**Source material:**

***

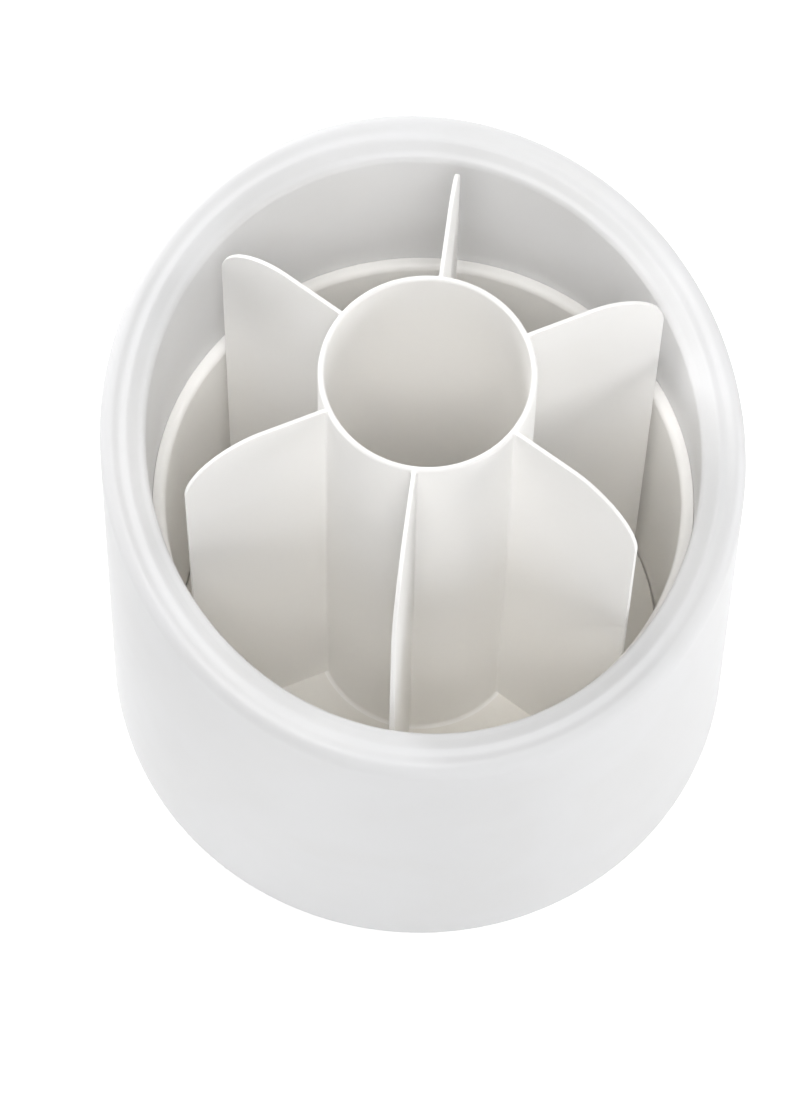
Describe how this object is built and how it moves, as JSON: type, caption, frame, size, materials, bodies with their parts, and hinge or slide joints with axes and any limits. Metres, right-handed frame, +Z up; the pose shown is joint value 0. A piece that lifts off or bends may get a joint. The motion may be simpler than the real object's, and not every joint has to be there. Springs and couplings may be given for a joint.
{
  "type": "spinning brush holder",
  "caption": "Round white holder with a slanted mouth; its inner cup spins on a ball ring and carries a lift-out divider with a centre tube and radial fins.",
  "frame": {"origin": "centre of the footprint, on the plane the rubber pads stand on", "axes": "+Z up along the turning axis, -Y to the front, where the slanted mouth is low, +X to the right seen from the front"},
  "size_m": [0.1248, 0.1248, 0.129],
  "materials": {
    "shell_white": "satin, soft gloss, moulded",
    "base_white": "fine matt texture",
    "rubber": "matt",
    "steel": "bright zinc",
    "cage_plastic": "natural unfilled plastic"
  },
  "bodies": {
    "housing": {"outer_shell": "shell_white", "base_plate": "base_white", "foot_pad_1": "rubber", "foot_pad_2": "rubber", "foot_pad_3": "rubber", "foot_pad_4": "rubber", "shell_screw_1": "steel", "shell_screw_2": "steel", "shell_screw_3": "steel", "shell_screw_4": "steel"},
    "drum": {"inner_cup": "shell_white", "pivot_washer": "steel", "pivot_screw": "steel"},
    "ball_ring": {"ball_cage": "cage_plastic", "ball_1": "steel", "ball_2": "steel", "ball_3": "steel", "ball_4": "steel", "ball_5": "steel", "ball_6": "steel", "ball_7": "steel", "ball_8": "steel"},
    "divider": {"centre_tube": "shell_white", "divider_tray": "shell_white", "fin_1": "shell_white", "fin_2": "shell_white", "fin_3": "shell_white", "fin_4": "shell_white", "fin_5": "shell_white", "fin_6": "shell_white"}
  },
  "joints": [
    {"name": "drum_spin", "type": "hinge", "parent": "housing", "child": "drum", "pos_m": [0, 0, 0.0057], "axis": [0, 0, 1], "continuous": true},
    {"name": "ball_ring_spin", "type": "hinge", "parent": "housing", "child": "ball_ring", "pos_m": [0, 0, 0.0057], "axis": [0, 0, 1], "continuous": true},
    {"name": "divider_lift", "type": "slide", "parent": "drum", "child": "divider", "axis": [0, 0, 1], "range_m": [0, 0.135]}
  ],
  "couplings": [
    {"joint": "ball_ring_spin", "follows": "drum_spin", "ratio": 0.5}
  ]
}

***

**Brief:**
Select and copy every line of the listing with the word "joints".

**The answer:**
Describe how this object is built and how it moves, as JSON: type, caption, frame, size, materials, bodies with their parts, and hinge or slide joints with axes and any limits. Metres, right-handed frame, +Z up; the pose shown is joint value 0. A piece that lifts off or bends may get a joint. The motion may be simpler than the real object's, and not every joint has to be there. Springs and couplings may be given for a joint.
  "joints": [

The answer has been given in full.